Politics

Jim Webb Has The Most Progressive Drug Approach Of Any Candidate

On Thursday, former U.S. Sen. Jim Webb became the fifth Democrat to enter into the ring of presidential hopefuls and the 19th to enter the overall race. 

"I understand the odds," said Webb, who is largely considered a long-shot candidate, "particularly in today's political climate where fair debate is so often drowned out by huge sums of money[.]" 

For a relative back burner candidate, however, Webb has some big ideas. Speaking Tuesday at the National Sheriff's Association Conference in Baltimore, Webb hinted at his support for decriminalizing or legalizing drug use, making him by far the most progressive candidate so far on the issue of drug policy.  

"There have got to be better ways for us to approach the issues of drug use in America," said Webb, in reference to the soaring numbers of non-violent drug offenders locked in prison. "One of the most fascinating changes in our society in my adult lifetime has been the approach towards cigarette smoking. If you think about this, we didn't make cigarettes illegal. We just got the information out there and educated people about the potential harm. ...And that is actually a success of education regarding your health more than punitive law per se. And there have to be similar approaches when it comes to drug use."   

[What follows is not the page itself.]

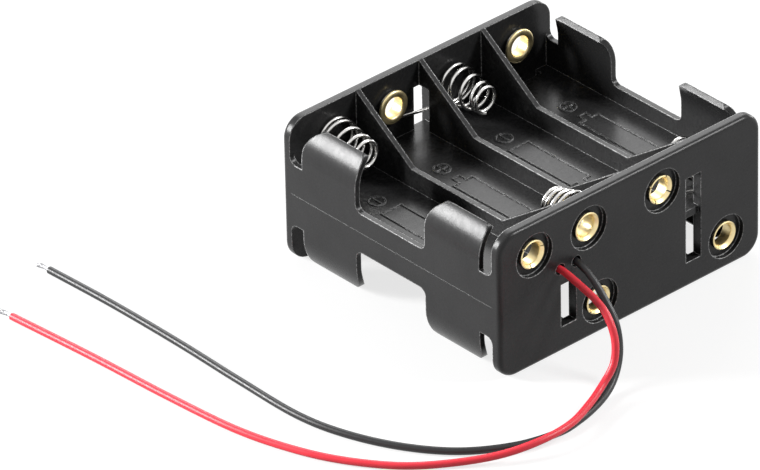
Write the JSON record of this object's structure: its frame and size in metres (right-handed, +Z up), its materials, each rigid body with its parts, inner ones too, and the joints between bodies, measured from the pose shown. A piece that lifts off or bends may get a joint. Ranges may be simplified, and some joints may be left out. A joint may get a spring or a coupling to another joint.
{
  "type": "cylindrical cell holder",
  "caption": "Open moulded tray that holds round cells in two back-to-back layers, with coil springs, brass eyelets and two flying leads with bare ends.",
  "frame": {"origin": "centre of the rectangle that the moulding stands on, at its lowest level", "axes": "+X across the bays to the right, +Y along the cells towards the end plate without leads, +Z up"},
  "size_m": [0.113, 0.1079, 0.0296],
  "materials": {
    "black_plastic": "moulded, semi-gloss",
    "spring_wire": "bright nickel plate",
    "brass": "bright, rolled",
    "red_insulation": "satin PVC",
    "black_insulation": "satin PVC",
    "tinned_strands": "tinned copper strands, twisted"
  },
  "bodies": {
    "root": {"holder_body": "black_plastic", "spring_top_1": "spring_wire", "spring_top_2": "spring_wire", "spring_top_3": "spring_wire", "spring_top_4": "spring_wire", "spring_bottom_1": "spring_wire", "spring_bottom_2": "spring_wire", "spring_bottom_3": "spring_wire", "spring_bottom_4": "spring_wire", "eyelet_top_1": "brass", "eyelet_top_2": "brass", "eyelet_top_3": "brass", "eyelet_top_4": "brass", "eyelet_bottom_1": "brass", "eyelet_bottom_2": "brass", "eyelet_bottom_3": "brass", "eyelet_bottom_4": "brass", "eyelet_black_lead": "brass", "red_lead": "red_insulation", "black_lead": "black_insulation", "red_strands": "tinned_strands", "black_strands": "tinned_strands"}
  },
  "joints": []
}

According to Tom Angell, founder and chairman of the Marijuana Majority, Webb's approach, or the one he intimated Tuesday in front of a large group of law enforcement personnel, represented how drug policy politics have evolved in recent years. "The American experience with tobacco shows that a successful public health approach to drugs doesn't involve handcuffs and jail cells," Angell said. 

Webb's stance, Angell explained, could be an indicator of a political landscape where radical approaches to drug policy would be perhaps more normalized. "Polling now shows that most Americans think the drug war is a failure and support legalizing marijuana. I expect to see more politicians catching on and saying things like this during this election cycle," Angell said. 

According to a recent Pew poll, 63 percent of Americans favor ending mandatory prison sentences for drug law violations, and nearly 70 percent think the government should spend more time focusing on providing treatment plans for serious users of drugs like cocaine and heroin. Only 26 percent think the focus should be on prosecuting those people.